TAKEMASA Koichi (Democratic Party of Japan and Club of Independents)

(To Mr. YOSHIDA and Ms. HIDAKA)

>> Critics say that the Japanese courts are not active in deciding questions of constitutionality. I think we need to establish a Constitutional Court to ensure that the rule of law is carried through. What are your views in this regard?

(To Mr. YOSHIDA)

>> I think that the Japan-U.S. Status of Forces Agreement should be revised. The Foreign Ministry has agreed to permit a lawyer to be present during questioning of criminal offenders who belong to the U.S. military forces by reforming the application of the Agreement, but why is this treatment being accorded only to the U.S. forces?

(To Mr. YOSHIDA and Ms. HIDAKA)

>> When the Self-Defense Forces were dispatched to Iraq, the Prime Minister emphasized reconciling the Japan-U.S. alliance and international cooperation. In terms of the constitutional debate, however, only international cooperation is provided for in the Constitution, and the two concepts cannot be considered on the same level. How do you view the relationship between the Japan-U.S. alliance and international cooperation?

(To Mr. ANBO)

>> Many countries are not proceeding with ratification of the Convention on Cybercrime because of problems concerning the secrecy of communications and privacy. What are your views on this point?

>> I agree that a "Ministry of Information" is needed, but in light of the existing situation in which, because of the adverse effects of a compartmentalized administration, information relating to crisis management does not reach the Prime Minister, the Chief Cabinet Secretary and other top officials as it should, I think that civilian control will be extremely important in establishing such a ministry. I would like to hear your views on this point.


FUKUSHIMA Yutaka (New Komeito)

(To Ms. HIDAKA)

>> You mentioned that Article 9 adopts the approach of cooperation with UN peace efforts, but in actual fact, among other problems, there is still a clause in the UN Charter that identifies Japan as a former enemy state. In light of this situation, what do you think needs to be done to bring the United Nations closer to the ideal?

(To Ms. HIDAKA and Mr. YOSHIDA)

>> Contributing actively as a nation to realizing "human security" is the stance that Japan should take in the international community of the 21st century. Thus, I suggest that we should add a third paragraph to Article 9 stipulating international contributions, partly in order to clarify the ideas set forth in the Preamble. Would you like to comment?

(To Mr. ANBO)

>> I agree that we need to be prepared for a cyber war, but isn't cyber war essentially different from the use of force and resolving disputes between nations? How do you see the relationship between a cyber force and conventional military forces?

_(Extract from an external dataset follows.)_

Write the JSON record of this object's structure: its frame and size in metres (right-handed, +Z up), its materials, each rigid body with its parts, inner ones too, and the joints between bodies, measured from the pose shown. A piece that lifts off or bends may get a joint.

>> Some observers fear that, in readiness for a cyber war, we may become a "Big Brother" society in which the military controls the nation's information and communication networks in the name of combating terrorism. What do you think is necessary to ensure that this does not happen?


YOSHII Hidekatsu (Japanese Communist Party)

(To Mr. YOSHIDA and Ms. HIDAKA)

>> I think that in the 21st century the UN Charter and Article 9 will shine forth, as it will become possible to maintain regional peace by enhancing diplomatic strength and not by relying on military power. In my view, the provisions of the Japanese Constitution, which do not rely on military power, have a very great significance. What do you think about the status, role, and significance of the Constitution of Japan in the world?

(To Mr. YOSHIDA)

>> One argument for revising the Constitution is that we should write in new provisions on environmental rights, etc. In my view, however, rather than changing the Constitution to meet a particular situation at a given time, we should deal with particular situations by putting the existing Constitution into practice, and the absence of any demand by environmentalists for the creation of environmental rights seems to support this view. Further, it seems to me that the true aim of those who argue that we should change the Constitution to bring it into line with reality is to revise Article 9. What are your views on these points?

>> Some argue for changing the Constitution even as they continue to expand its interpretation beyond the Japan-U.S. security structure to include participation and cooperation in recent U.S. military operations. This view is mistaken. I question whether it is permissible for politics to overstep the bounds of the Constitution in this way, and I would like to hear your thoughts in this regard.

>> I think that the public nuisance created by U.S. military bases represents an intolerable violation of human rights or denial of environmental rights. What are your views on this point?


DOI Takako (Social Democratic Party)

(To Mr. YOSHIDA)

>> Germany's Basic Law contains military provisions; the Constitution of Japan does not. Nevertheless, Japan has sent its Self-Defense Forces to Iraq, while Germany contends that a new UN resolution is necessary to sanction military action in Iraq. Do you have any thoughts on these differences?

(To all speakers)

>> It distresses me whenever I see articles in the press or attend conferences where foreign observers comment that Japan has no clear national vision. In this connection, I would like to hear your ideas of a vision for Japan in the 21st century.

>> If you have any thoughts on how the open hearings of this Commission should be conducted, I would like to hear them.